Let us know how they go. I am partial to Corona and will give it a try but I am still only setting up for all grain mash brewing.
The crystal malt surprises me though, I thought it would just be pale malts & adjuncts, but I have only scratched the surface as far as knowledge about brewing goes though.
The more I learn, the less I realize I actually know!

Hoops


----------



## Batz (3/12/03)

It was only 150 gm
If I remember I'll post the website when I get home


----------



## Hoops (11/8/04)

Batz
did you end up doing a Corona clone?
If so what recipe and how did it go?
Hoops


----------



## big d (11/8/04)

hi hoops
batz is still on holidays so you will have to hit him up when he gets back online.

cheers
big d


----------



## Hoops (11/8/04)

Yeah, I remembered he was away after I posted.
Do you know when he's due back?


----------



## big d (11/8/04)

no idea hoops
all i know is that hes using up some long service leave.


----------



## Batz (13/8/04)

Hi hoops,
I will go back and check my notes , I did one but was not impressed with the result , therefore gave up on the whole idea.
I believe the guest lurker has a couple of recipes on his web page , I have'nt tried them

Cheers Batz


----------



## Hoops (13/8/04)

Thanks Batz
After I split my WLP940 I plan to do a Corona clone, so I would be interested in your notes
Hoops


----------



## Hoops (11/10/04)

Well I tried my AG Corona clone on the weekend.
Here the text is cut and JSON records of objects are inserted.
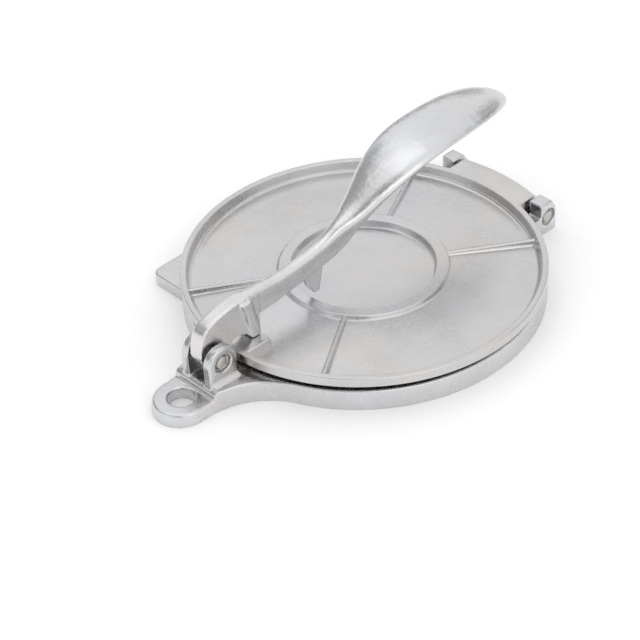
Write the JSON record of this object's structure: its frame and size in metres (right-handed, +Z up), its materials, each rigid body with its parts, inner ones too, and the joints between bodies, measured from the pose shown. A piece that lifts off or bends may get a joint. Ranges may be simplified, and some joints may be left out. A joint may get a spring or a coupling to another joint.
{
  "type": "tortilla press",
  "caption": "Round cast aluminium press: a dished top plate hinged on a flat base, pushed down by a long hand lever pivoted over a hanging eye.",
  "frame": {"origin": "middle of the whole press seen from above, on the table it stands on", "axes": "+Y from the hanging eye and lever pivot to the rear hinge, +X to the right of that line, +Z up"},
  "size_m": [0.21, 0.2778, 0.0884],
  "materials": {
    "base_casting": "tumbled satin sand casting",
    "plate_casting": "tumbled satin casting with a machined rim",
    "lever_casting": "hand polished over a tumbled casting",
    "pin_steel": "plain turned steel"
  },
  "bodies": {
    "base": {"base_plate": "base_casting", "lever_pin": "pin_steel", "hinge_pin_right": "pin_steel", "hinge_pin_left": "pin_steel"},
    "top_plate": {"top_plate": "plate_casting"},
    "lever": {"lever": "lever_casting"}
  },
  "joints": [
    {"name": "lever_swing", "type": "hinge", "parent": "base", "child": "lever", "pos_m": [0, -0.09965, 0.0244], "axis": [1, 0, 0], "range_deg": [0, 105]},
    {"name": "plate_hinge", "type": "hinge", "parent": "base", "child": "top_plate", "pos_m": [0, 0.13195, 0.0104], "axis": [-1, 0, 0], "range_deg": [0, 10.5]}
  ],
  "couplings": [
    {"joint": "plate_hinge", "follows": "lever_swing", "ratio": 0.1}
  ]
}
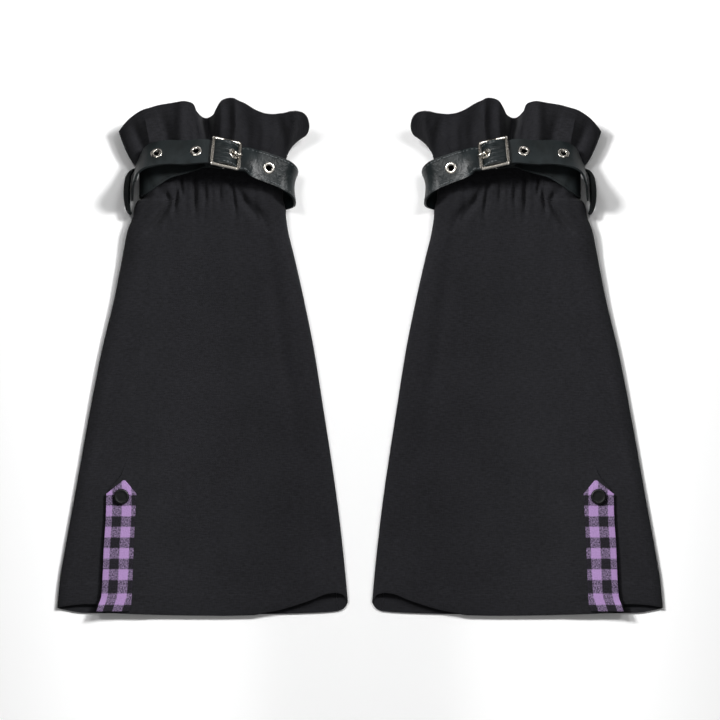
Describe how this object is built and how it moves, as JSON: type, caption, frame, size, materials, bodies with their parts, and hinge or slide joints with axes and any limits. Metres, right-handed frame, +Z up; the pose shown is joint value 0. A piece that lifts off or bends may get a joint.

The recipe is off the Whitelabs website although I reduced the amount of flaked maize (thanks go to Goliath Dave for his generous contribution of flaked maize  ).
Colour was spot on but is lacking that distinct Corona flavour. I think that it is due to the fact that the recipe calls for Liberty hops which from memory was specifically bred by Americans for it's high yield and stronger flavour (learnt in hindsight). Hallertau being a close alternative I think is alot milder so next time I would probably add more bittering hops and add some towards the end of the boil for flavour. (Maybe even try a hopback? or Mash hop :huh: )
It has turned out to be a really good beer that is hard to stop drinking. It goes down really well and would be an awesome summer beer. It is definitely one for my regular list and next batch will be a double batch.

Hoops

I can post the exact grain bill/mash schedule later if you want, but it's late so I'm going to bed.


----------



## Hoops (13/10/04)

have posted the details of my 1st attempt at a Corona Clone. Pretty close to the whitelabs recipe although I dropped the amount of flaked maize.


----------



## Matt (19/10/04)

I'm not sure why everybody uses maize in Corona clones. Protz says it's around 40% rice, with 10-12 IBUs.


----------



## big d (19/10/04)

had a few coronas at the local golf club this arvo and must ask the question?
not a bad drop on a hot humid tropical day but why would you try to clone this when you have the capacity to make more tasty brews.
mind you i didnt have the usuall slice of lemon attached to the neck( does this add taste?) <_< 

cheers
big d


----------



## bonk (19/10/04)

it goes better with lime, i think it helps to get rid of what ever that taste is.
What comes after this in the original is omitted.